The quote in the title is a line from Hot Chip’s song “Over and Over,” which, as you can see by the title, is a song whose musical and lyrical content is about repetition. Here’s the video, with lyrics:

“Over and Over” is a “sinthmosexual” text in the following ways: (1) At the level of musical form, it refuses to “secret” repetition behind some notion of development or progression (the form could be roughly schematized as follows: Intro-A-A1-A1-B-B-A1-B-B-C-A2-A2-B-B-A); (2) It rejects the humanist preference for musical authenticity, be it in “warmth” of sound, the use of “real people” playing “real instruments,” and humanism’s general tendency to equate electronic sounds with alienation (indeed, the “live video” takes place in a digital editing environment, as the close of the video makes explicitly clear); and (3) It posits and positively values “joy in repetition,” and compares the abstract second-person addressee to a machine for producing sameness (“like a monkey with the miniature cymbals”). The pleasure here is the pleasure of synthmosexuality (and, of the synthesizer), joy in cold, meaningless repetition. Indeed, as the break tells us, “k-i-s-s-i-n-g” and “s-e-x-i-n-g” are equated to keyboarding (i.e., a “casio poke” – fingering, so to speak, either a piano or a computer keyboard). The song doesn’t attempt to make some sort of profound statement, but purports instead to “give [us] ‘laid back’”. This isn’t supposed to be “serious” or “deep” music—it’s just fun, senseless fun, and that’s a good thing.
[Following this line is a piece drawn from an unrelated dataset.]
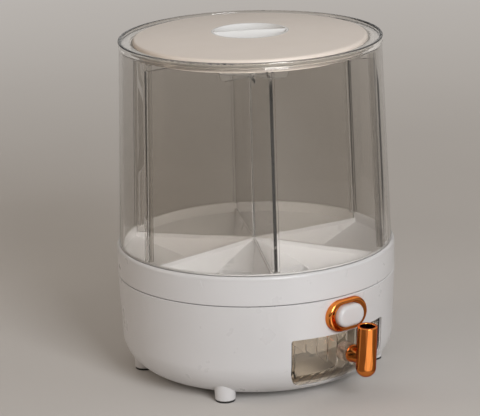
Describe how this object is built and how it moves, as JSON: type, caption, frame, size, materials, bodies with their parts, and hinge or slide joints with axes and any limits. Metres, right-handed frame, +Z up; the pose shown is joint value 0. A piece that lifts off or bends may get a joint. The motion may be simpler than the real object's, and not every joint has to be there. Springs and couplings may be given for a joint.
{
  "type": "rotating grain dispenser",
  "caption": "Rotating grain dispenser: a clear divided drum with a flush lid turns on a white footed base; a push button opens its gate into a clear pull-out drawer.",
  "frame": {"origin": "on the floor, under the middle of the object's box; the drum's axis stands 20.3 mm behind it", "axes": "+Z up along the drum's axis, -Y out of the outlet drawer, +X to the right as seen from in front of the outlet"},
  "size_m": [0.2764, 0.3169, 0.3425],
  "materials": {
    "white_abs": "satin moulded",
    "lid_abs": "fine satin texture",
    "inner_abs": "moulded",
    "clear_plastic": "polished, lightly smoked",
    "drawer_plastic": "polished, lightly smoked",
    "copper_plating": "polished copper-coloured plating",
    "black_rubber": "matt",
    "steel": "zinc plated",
    "acetal": "moulded",
    "silicone": "translucent matt"
  },
  "bodies": {
    "base": {"base_shell": "white_abs", "base_deck": "inner_abs", "deck_screws": "steel", "glide_ring": "acetal", "spindle": "steel", "spindle_washer": "steel", "spindle_nut": "steel", "drop_chute": "inner_abs", "chute_screws": "steel", "drawer_housing": "inner_abs", "housing_screws": "steel", "button_bezel": "copper_plating", "foot_screws": "steel", "return_spring": "steel", "foot_front_right": "white_abs", "foot_front_left": "white_abs", "foot_rear_right": "white_abs", "foot_rear_left": "white_abs", "foot_pad_front_right": "black_rubber", "foot_pad_front_left": "black_rubber", "foot_pad_rear_right": "black_rubber", "foot_pad_rear_left": "black_rubber"},
    "drum": {"hopper": "white_abs", "hub_bush": "acetal", "drum_wall": "clear_plastic", "centre_post": "clear_plastic", "divider_1": "clear_plastic", "divider_2": "clear_plastic", "divider_3": "clear_plastic", "divider_4": "clear_plastic", "divider_5": "clear_plastic", "divider_6": "clear_plastic"},
    "lid": {"lid_panel": "lid_abs", "grip_bowl": "white_abs", "lid_seal": "silicone"},
    "drawer": {"drawer_tray": "drawer_plastic", "handle_boss": "drawer_plastic", "handle_neck": "copper_plating", "handle_barrel": "copper_plating", "handle_screw": "steel"},
    "button": {"button_cap": "white_abs", "gate_plate": "inner_abs", "gate_screw": "steel"}
  },
  "joints": [
    {"name": "drum_turn", "type": "hinge", "parent": "base", "child": "drum", "pos_m": [0, 0.0203, 0.102], "axis": [0, 0, 1], "continuous": true},
    {"name": "lid_lift", "type": "slide", "parent": "drum", "child": "lid", "axis": [0, 0, 1], "range_m": [0, 0.06]},
    {"name": "drawer_pull", "type": "slide", "parent": "base", "child": "drawer", "axis": [0, -1, 0], "range_m": [0, 0.07]},
    {"name": "button_press", "type": "slide", "parent": "base", "child": "button", "axis": [0, 1, 0], "range_m": [0, 0.011], "stiffness_N_per_m": 250, "springref_m": -0.01, "deforming": ["return_spring"]}
  ]
}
The song uses electronic instruments and feedback and thus distances itself from the “warmth” of live instruments, i.e. of “real people”. Also, (4) The dancers are all in motion capture suits. A very embodied activity is presented as something whose telos is not corporeality, but digitization—in this instance, dancing doesn’t bring us closer to our bodies, it is the medium in which kinaesthetics is abstracted into data.

All quotes that are not from the Hot Chip song are from Lee Edelman’s 2004 book No Future.